Et ensuite, lorsque la Convention se fit constituée juge : « Vous avez trouvé le moyen d’attacher au sort d’un seul homme les destinées de la nation et les espérances du genre humain. Croyez que dans une délibération pareille, une Convention nationale ne pourrait sembler injuste et trompée qu’aux dépens du salut public ; car il ne vous suffirait pas d’être sages, vous devez encore le paraître. Votre réputation est le premier besoin de la patrie. »

Le style de Daunou, en cette occasion solennelle, ne se borne pas à être exact, pressé et châtié, ce qu’il est toujours ; il s’élève, se dilate par instans, revêt des expressions plus hardies et même pittoresques, qu’il ne retrouvera jamais. Un peu de néologisme s’y mêle, assez justifié certes et motivé par l’inusité et le monstrueux des circonstances. Rappelons une bien belle page :

« Que l’enthousiasme soit quelquefois accusateur, du moins ne faut-il jamais qu’il soit juge, et il est affreux qu’il prononce des arrêts de mort. De tels arrêts outragent la nature : ils ne peuvent honorer que le crime lui-même qui les subirait. Je me défie de l’enthousiasme, lors même qu’il s’allie à des vertus douces et qu’il provoque des actions généreuses ; mais l’enthousiasme qui condamne est toujours férocité, et ce n’est qu’à l’équité froide, à la raison tranquille et calculante qu’est réservé le droit de punir.
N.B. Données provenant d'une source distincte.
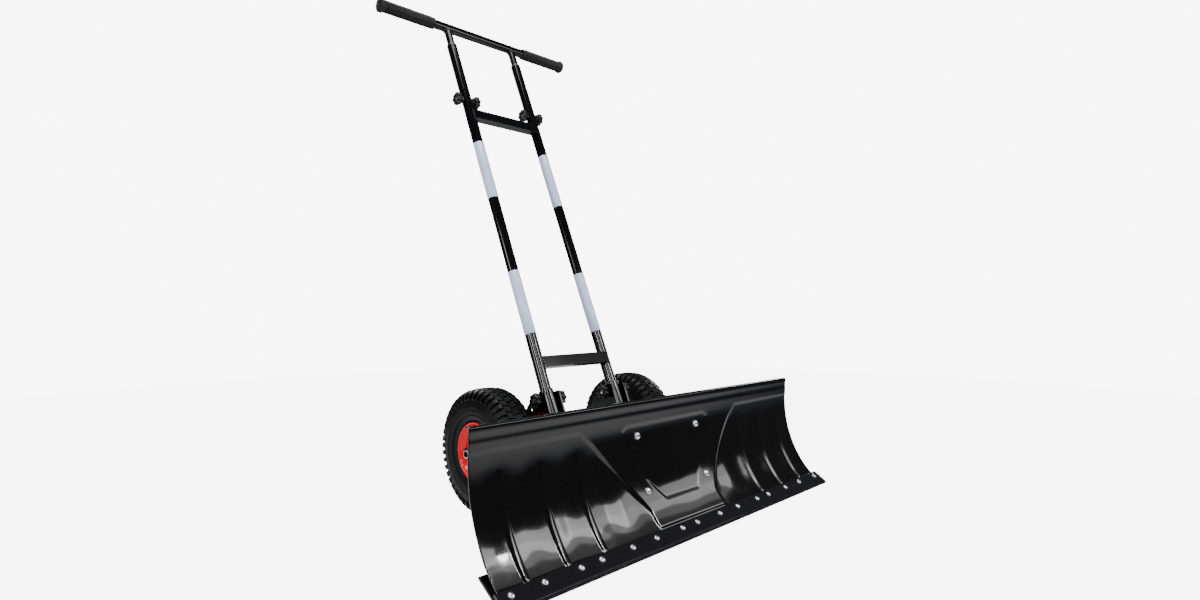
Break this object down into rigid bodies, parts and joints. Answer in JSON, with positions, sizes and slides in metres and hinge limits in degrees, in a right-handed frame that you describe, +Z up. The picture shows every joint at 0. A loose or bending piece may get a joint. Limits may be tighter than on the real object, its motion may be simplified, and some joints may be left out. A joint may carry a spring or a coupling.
{
  "type": "wheeled snow shovel",
  "caption": "Push snow shovel with a wide curved blade on a wheeled chassis and a tilting, telescoping handle with a crossbar grip.",
  "frame": {"origin": "on the ground under the centre of the whole object's bounding box", "axes": "+X to the operator's right, +Y back towards the operator, +Z up"},
  "size_m": [0.9424, 0.74, 1.1418],
  "materials": {
    "frame_paint": "gloss black powder coat",
    "blade_paint": "gloss black enamel",
    "edge_steel": "satin black coated wear steel",
    "red_paint": "gloss red enamel",
    "tyre": "matt tyre rubber",
    "grip_rubber": "ribbed soft rubber",
    "plastic": "moulded satin plastic",
    "zinc_steel": "bright zinc plate",
    "bearing_steel": "ground bearing steel"
  },
  "bodies": {
    "chassis": {"side_arm_left": "frame_paint", "side_arm_right": "frame_paint", "front_cross_tube": "frame_paint", "axle_tube": "frame_paint", "axle": "zinc_steel", "axle_spacer_left": "frame_paint", "axle_spacer_right": "frame_paint", "axle_nut_left": "zinc_steel", "axle_nut_right": "zinc_steel", "yoke_plate_upper": "frame_paint", "yoke_plate_lower": "frame_paint", "king_pin": "zinc_steel", "tilt_bracket_left": "frame_paint", "tilt_bracket_right": "frame_paint", "tilt_pivot_bolt_left": "zinc_steel", "tilt_pivot_bolt_right": "zinc_steel"},
    "wheel_left": {"tyre_left": "tyre", "rim_outer_left": "red_paint", "rim_inner_left": "red_paint", "bearing_outer_left": "bearing_steel", "bearing_inner_left": "bearing_steel"},
    "wheel_right": {"tyre_right": "tyre", "rim_outer_right": "red_paint", "rim_inner_right": "red_paint", "bearing_outer_right": "bearing_steel", "bearing_inner_right": "bearing_steel"},
    "blade": {"blade_shell": "blade_paint", "backing_bar": "frame_paint", "cutting_edge_1": "edge_steel", "cutting_edge_2": "edge_steel", "cutting_edge_3": "edge_steel", "cutting_edge_4": "edge_steel", "blade_bracket": "frame_paint", "swing_plate": "frame_paint", "bracket_bolt_lower_left": "zinc_steel", "bracket_bolt_lower_right": "zinc_steel", "bracket_bolt_upper_left": "zinc_steel", "bracket_bolt_upper_right": "zinc_steel"},
    "handle": {"socket_left": "frame_paint", "socket_right": "frame_paint", "pole_left": "frame_paint", "pole_right": "frame_paint", "crossbar_lower": "frame_paint", "crossbar_upper": "frame_paint", "pole_collar_left": "plastic", "pole_collar_right": "plastic"},
    "handle_top": {"inner_tube_left": "frame_paint", "inner_tube_right": "frame_paint", "handlebar": "frame_paint", "grip_left": "grip_rubber", "grip_right": "grip_rubber"},
    "tilt_knob_outer_left": {"tilt_knob_outer_left": "plastic"},
    "tilt_knob_outer_right": {"tilt_knob_outer_right": "plastic"},
    "tilt_knob_inner_left": {"tilt_knob_inner_left": "plastic"},
    "tilt_knob_inner_right": {"tilt_knob_inner_right": "plastic"},
    "height_knob_outer_left": {"height_knob_outer_left": "plastic"},
    "height_knob_outer_right": {"height_knob_outer_right": "plastic"},
    "height_knob_inner_left": {"height_knob_inner_left": "plastic"},
    "height_knob_inner_right": {"height_knob_inner_right": "plastic"},
    "swing_clamp_knob": {"swing_clamp_knob": "plastic"}
  },
  "joints": [
    {"name": "wheel_left_spin", "type": "hinge", "parent": "chassis", "child": "wheel_left", "pos_m": [-0.2125, 0.0273, 0.127], "axis": [1, 0, 0], "continuous": true},
    {"name": "wheel_right_spin", "type": "hinge", "parent": "chassis", "child": "wheel_right", "pos_m": [0.2125, 0.0273, 0.127], "axis": [1, 0, 0], "continuous": true},
    {"name": "blade_swing", "type": "hinge", "parent": "chassis", "child": "blade", "pos_m": [0, -0.2087, 0.127], "axis": [0, 0, 1], "range_deg": [-30, 30]},
    {"name": "handle_tilt", "type": "hinge", "parent": "chassis", "child": "handle", "pos_m": [0, -0.0557, 0.162], "axis": [-1, 0, 0], "range_deg": [0, 64]},
    {"name": "height_slide", "type": "slide", "parent": "handle", "child": "handle_top", "axis": [0, 0.3907, 0.9205], "range_m": [-0.035, 0.15]},
    {"name": "tilt_knob_outer_left_turn", "type": "hinge", "parent": "chassis", "child": "tilt_knob_outer_left", "pos_m": [-0.1005, -0.02913, 0.22459], "axis": [-1, 0, 0], "range_deg": [0, 720]},
    {"name": "tilt_knob_outer_right_turn", "type": "hinge", "parent": "chassis", "child": "tilt_knob_outer_right", "pos_m": [0.1005, -0.02913, 0.22459], "axis": [1, 0, 0], "range_deg": [0, 720]},
    {"name": "tilt_knob_inner_left_turn", "type": "hinge", "parent": "chassis", "child": "tilt_knob_inner_left", "pos_m": [-0.1005, -0.02913, 0.22459], "axis": [1, 0, 0], "range_deg": [0, 720]},
    {"name": "tilt_knob_inner_right_turn", "type": "hinge", "parent": "chassis", "child": "tilt_knob_inner_right", "pos_m": [0.1005, -0.02913, 0.22459], "axis": [-1, 0, 0], "range_deg": [0, 720]},
    {"name": "height_knob_outer_left_turn", "type": "hinge", "parent": "handle", "child": "height_knob_outer_left", "pos_m": [-0.1005, 0.26626, 0.9205], "axis": [-1, 0, 0], "range_deg": [0, 720]},
    {"name": "height_knob_outer_right_turn", "type": "hinge", "parent": "handle", "child": "height_knob_outer_right", "pos_m": [0.1005, 0.26626, 0.9205], "axis": [1, 0, 0], "range_deg": [0, 720]},
    {"name": "height_knob_inner_left_turn", "type": "hinge", "parent": "handle", "child": "height_knob_inner_left", "pos_m": [-0.1005, 0.26626, 0.9205], "axis": [1, 0, 0], "range_deg": [0, 720]},
    {"name": "height_knob_inner_right_turn", "type": "hinge", "parent": "handle", "child": "height_knob_inner_right", "pos_m": [0.1005, 0.26626, 0.9205], "axis": [-1, 0, 0], "range_deg": [0, 720]},
    {"name": "swing_clamp_knob_turn", "type": "hinge", "parent": "chassis", "child": "swing_clamp_knob", "pos_m": [0, -0.1467, 0.18], "axis": [0, 0, 1], "range_deg": [0, 720]}
  ]
}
Ces vérités paraîtront communes, mais elles sont à l’ordre du jour, et, parmi les grands intérêts auxquels je crois qu’elles se rattachent, il en est un qui méritera l’attention des législateurs, c’est qu’il ne faut pas dénaturer le caractère national, il ne faut pas ensauvager les mœurs d’un peuple qui a été jusqu’ici doux, juste, humain, sensible, et qui, sous ce rapport, est sans doute fort bien comme il est. La sévérité d’un républicain

  1. Dans les momens les plus orageux d’alors, on se piquait de dire que la révolution était close, qu’on tenait le définitif : Daunou s’empare ici de la fiction parlementaire régnante, dans l’intérêt de son raisonnement.